4. Dubai has no standard street address system
I’m not sure how their postal system works, but from what I understand they use Post Office Boxes a lot, and in the instructions on the mail often include explanation on how to find the place. Something in lines of ‘second street to the right behind the big mosque, the third house with a white door on your left’.
This probably explains why none of the post cards we sent from Dubai has reached their destination in Europe or the US… It’s only been 3 weeks so there is still hope that our New Years wishes will reach our family and friends. In the worst case it will be in time for New Year 2017.
Here is some advice for the travellers (apart from not wasting your money on cards and stamps): if you book a less known hotel in Dubai, you better make sure to print a map to show to your taxi driver at the airport. That’s also the case for all the recently built hotels – they are popping up like mushrooms after a rain, and no taxi driver can keep up with that.
5. Dubai was mostly a desert 20 years ago
If you see how far the city has gone, you cannot help admiring the vision of the Dubai rulers. It started with Sheikh Rashid who was concerned about the future of Dubai when the oil runs out. Current ruller Sheikh Mohammed is the man who turned Dubai into a global city.
6. There are no personal or income taxes in Dubai
Here is your explanation for all the expats and the growth! My husband (who is a fiscalist) is already considering moving to Dubai. Were it not for the extreme temperatures in summer, we would be probably applying for a visum as we speak.
7. Premarital sex is illegal in the Emirates
In theory, you are not allowed to share the same hotel room with a man or a woman (except close family) you are not married to. Doesn’t matter what your relationship is and whether you live together with your partner at home. If you travel to Dubai, you better make sure that everyone thinks you are married. As long as nothing happens, nobody will make a big deal of it, just be aware of it and keep it to yourselves.
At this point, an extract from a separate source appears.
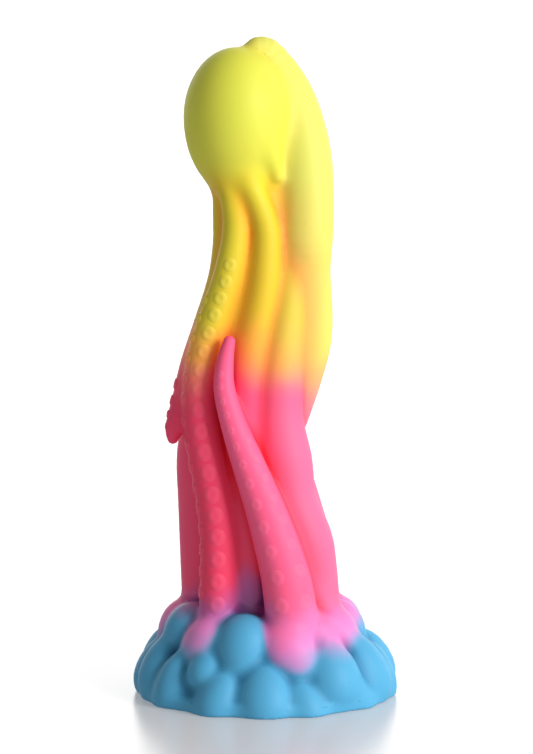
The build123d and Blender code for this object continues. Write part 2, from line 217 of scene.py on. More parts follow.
class Form:
    """One sculpted form: its field over its own part of the grid."""

    def __init__(self, name, low, high):
        self.name = name
        self.where, self.axes = slab(np.asarray(low) - REACH, np.asarray(high) + REACH)
        self.field = np.full([s.stop - s.start for s in self.where], FAR, np.float32)


def smooth_path(stations, step=2.5):
    """Points along a Catmull-Rom curve through (x, y, z, radius) stations."""
    knots = np.array(stations, float)
    knots = np.vstack([2 * knots[0] - knots[1], knots, 2 * knots[-1] - knots[-2]])
    out = []
    for a, b, c, d in zip(knots, knots[1:], knots[2:], knots[3:]):
        count = max(2, int(np.linalg.norm((c - b)[:3]) / step))
        t = np.arange(count)[:, None] / count
        square, cube = 2 * a - 5 * b + 4 * c - d, 3 * b - a - 3 * c + d
        out.append(0.5 * (2 * b + (c - a) * t + square * t**2 + cube * t**3))
    return np.vstack([*out, knots[-2]])


def limb_form(name, stations):
    """A round limb: the nearest of many short cones along its path."""
    path = smooth_path(stations)
    widest = np.maximum(path[:-1, 3:], path[1:, 3:])
    low = (np.minimum(path[:-1, :3], path[1:, :3]) - widest).min(0)
    high = (np.maximum(path[:-1, :3], path[1:, :3]) + widest).max(0)
    form = Form(name, low, high)
    start = [s.start for s in form.where]
    for a, b in zip(path, path[1:]):
        room = max(a[3], b[3]) + REACH
        where, (x, y, z) = slab(np.minimum(a[:3], b[:3]) - room, np.maximum(a[:3], b[:3]) + room)
        inside = tuple(slice(w.start - s, w.stop - s) for w, s in zip(where, start))
        run = (b - a)[:3]
        along = ((x - a[0]) * run[0] + (y - a[1]) * run[1] + (z - a[2]) * run[2]) / (run @ run)
        along = np.clip(along, 0, 1)
        gap = sum((axis - at - along * step) ** 2 for axis, at, step in zip((x, y, z), a, run))
        cone = np.sqrt(gap) - a[3] - along * (b[3] - a[3])
        part = form.field[inside]
        np.minimum(part, cone, out=part)
    return form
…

Hugs and kisses in public are a big no-no, and it may even be illegal. Holding hands with your husband or your wife is ok, but that’s as far as it goes. I have read some troubling messages about an unmarried couple being convicted for public display of affection, or girls getting into trouble because they were raped. In case the unthinkable happens, contact your embassy before you contact the police.
8. Alcohol consumption is strictly controlled in Dubai and Abu-Dhabi and is illegal in some other Emirates
Alcoholic drinks are served in licensed hotels and clubs, but you are not allowed to drink (or be under the influence of alcohol) in public. Residents (also foreign nationals) must have a permit to be able to drink alcohol at home (!) or in licensed venues. Legal age for drinking is 21 in Dubai.
9. Dancing in public is considered provocative and is a big no-noWho would do that, right? Seriously. A mom of 3 waltzing her 5 year old son under the arm with the music playing at a nearby restaurant at New Year’s Eve. Guilty as charged. One person passed and his eyes said it all. I just had to google it afterwards. Don’t tell me you were not warned!
10. Trivia: Dubai Interesting Facts and Statistics
In the Emirates they like to be the best in everything, the biggest, the tallest, the richest… World’s tallest buildings, biggest shopping malls, most expensive hotel rooms, man-made islands… You name it – they have it.
- Burj Khalifa, the world’s tallest building (828 m (2,717 ft)163 floors) stands in Dubai. For comparison, the height of the Eiffel Tower is 300m.
- Every year at least 10 skyscrapers are built in Dubai. 2007 was a top year with 41 buildings taller than 100 m completed in that year.
- Dubai police drive cars like the Ferrari FF, Lamborghini Aventador, each of them cost 400-500,000 USD. They even have one Aston Martin One-77 (1.79 million USD)
- Cars are a passion and the number plate shows how important (=rich) you are. The less digits on the number plate, the more it’s sought after. In 2008, Plate No. 1 was auctioned for 14.5 million USD.
- Dubai has some ATM’s that dispense gold rather than money.
- Camel racing is a very popular sport in the Middle East. Because of the size, only children can participate in racing the camels. Thousands of children have been trafficked and abused in the past forcing some countries to put an end to the sport. Qatar came up with a solution instead and now remote-controlled child-sized robots are used in camel racing, which remains a multimillion dollar sport in the region.
- You can get a fine for eating or drinking in the metro.
- By the end of 2016 Dubai will have 64,000 hotel rooms and suites; that number should increase to 91,000 by 2020.
- 40% of world’s physical gold trade goes through Dubai
- Dubai is building the world’s highest residential tower (771m – 2,333 feet) – Dubai One tower – which will have 885 apartments. The whole Meydan One complex will house almost 80,000 residents, include world’s largest indoor ski resort, a marina with a dancing fountain, a shopping centre, and a 350-room hotel.
- Dubai male-female ratio is 7 to 3. This is mostly because of foreign workers who do not relocate with their families.
- With 550 litres per person a day UAE’s water consumption is the highest in the world. It’s about 80% higher than the global average.
- Dubai is a city in the middle of a desert with sand storms and temperatures above 50°C (120°F), and the cooling of buildings is a big challenge to the engineers. Vertical cooling systems often exceeding 100 stories high use water pumped from very deep in the ground to cool the buildings.
- Every Dubai toilet is supplied with a water hose and 98% of the foreign expats living in the city have no idea what it is for. Sometimes you enter a toilet and the water is running down the walls and dripping of the ceiling while the person who just left is completely dry. You stand and wonder what in the world they have been doing in there and decide to look for another toilet instead… Most muslim countries use a toilet hose, but you don’t really need to get familiar with the system as a tourist in Dubai since all tourist facilities provide toilet paper. You’ll quickly learn to appreciate the water hose if you end up in a less modern toilet in the Middle East.
- The third largest yacht in the world is owned by Sheikh Mohammend, the ruler of Dubai. The yacht named Dubai is 162m (531 ft) long and costs 400 million USD.